This appears to be the weekend where DRM gets egg on it's face.
Turns out the DRM that's installed with the PC version of BioShock, the same DRM that's been causing no end of problems with installing said game, is installing rootkits on user's computers. The DRM in question is SecuROM, licensed to 2K games by, you guessed it, Sony.
After all the mud that got thrown at them over the rootkit installing DRM they tried to use on their music CD's, you'd think they'd be smart enough to not pull that crap again. Nope, not Sony. Futher shame on 2K for licensing such nasty DRM.
Opening potentially huge and dangerous security holes in your paying customer's computers is not a good way to do business. Once again, the legal owners are punished for buying a product while the pirates get off scot free.
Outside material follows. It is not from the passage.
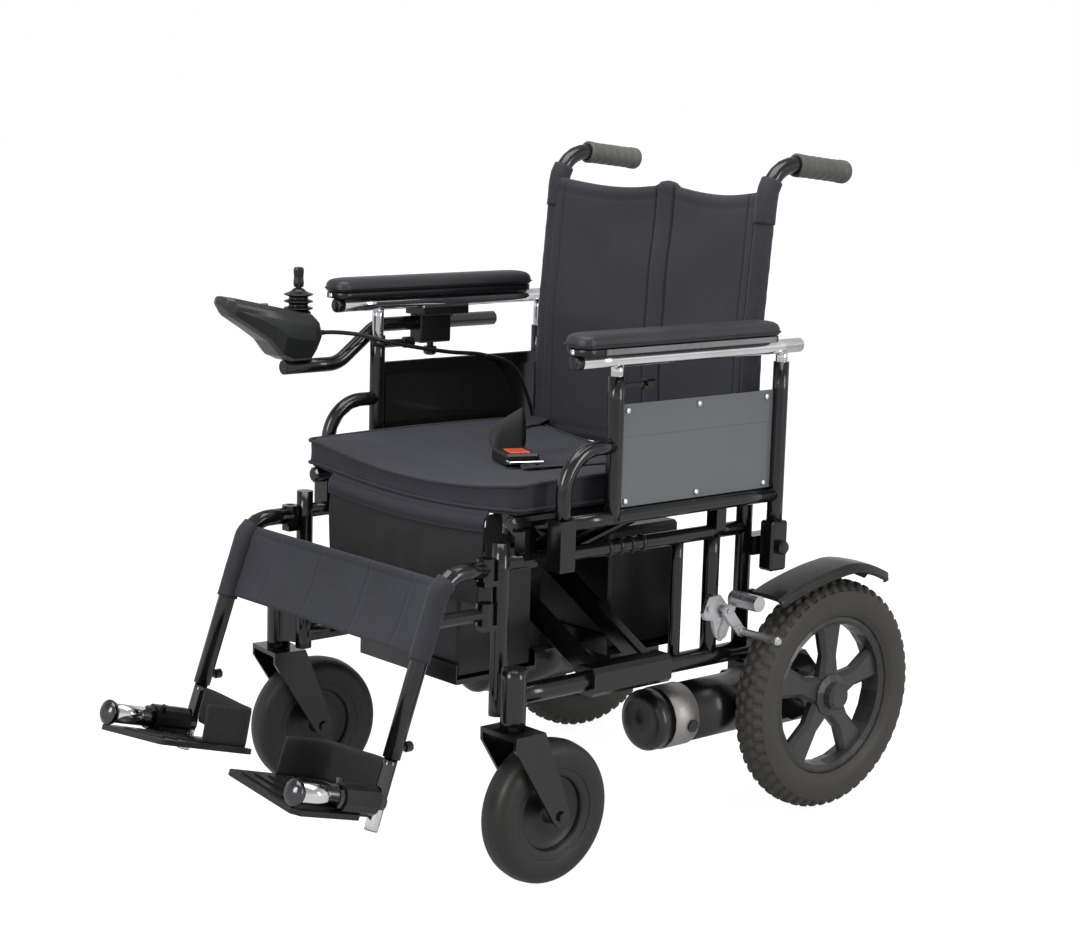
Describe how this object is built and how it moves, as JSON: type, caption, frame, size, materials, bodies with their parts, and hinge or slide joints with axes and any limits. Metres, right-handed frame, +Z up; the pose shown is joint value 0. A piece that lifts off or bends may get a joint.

PC gaming is heretofore dead to me.
I had to crack Far Cry because the DRM didn't work with the DVD drive I had in my computer. I had to crack F.E.A.R. because the DRM didn't like the virtualization software I had installed. I couldn't even play S.T.A.L.K.E.R. because it was riddled with endless bugs and hardware incompatibilities. Now I read about this fiasco with BioShock. (Thank god I bought the 360 version.)
It was Sony's first rootkit fiasco that made me mostly give up buying major label CD's. It was a Sony DVD filled with 5+ minutes of unskippable ads that made me give up on DVD's. Now, Sony does it again with PC games.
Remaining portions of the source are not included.